Manufacturing output growth eased further from March’s six-month high, which firms largely attributed to softer new business gains. The latest increase in output volumes was the slowest recorded so far in 2015, but still broadly in line with the post-recession average.

Meanwhile, latest data signalled the slowest pace of backlog accumulation across the manufacturing sector for four months. Lower pressure on operating capacity was linked to a combination of weaker new business gains and robust job creation.

Higher levels of manufacturing employment have been recorded in each month since July 2013. The latest upturn in payroll numbers was the fastest for six months, which firms attributed to the launch of new products, long-term investment plans and efforts to boost production volumes.

Suppliers’ delivery times lengthened in May, although the latest deterioration in vendor performance was much less marked than February’s recent low. There were reports that some supplier bottlenecks have persisted after the port strikes earlier in 2015. However, the latest survey indicated the slowest rise in pre-production inventories for 11 months, suggesting a lower propensity among manufacturers to build safety stocks in May.

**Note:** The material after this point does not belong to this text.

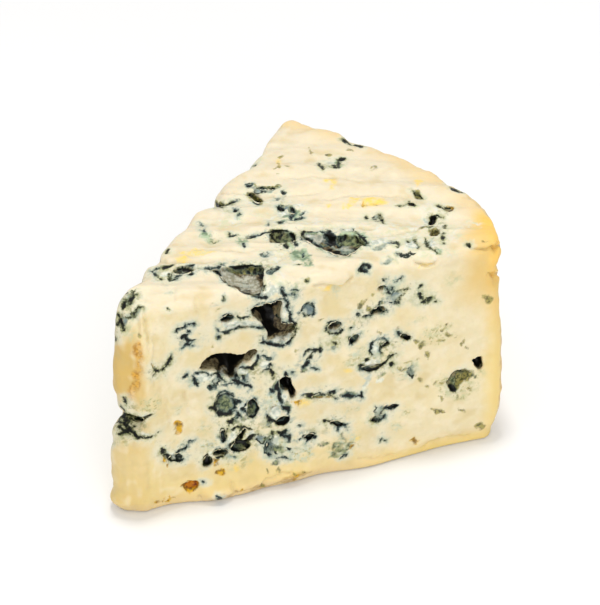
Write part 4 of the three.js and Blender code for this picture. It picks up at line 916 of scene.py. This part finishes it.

On the prices front, manufacturers indicated an increase in their average cost burdens for the first time since December 2014. That said, the rate of inflation was only marginal, with survey respondents noting that low oil prices continued to help reduce cost pressures, while a number of firms commented on falling steel prices. Meanwhile, factory gate charges rose at the most marked pace for six months, but the rate of inflation remained subdued in comparison to the average seen since the survey began in 2007.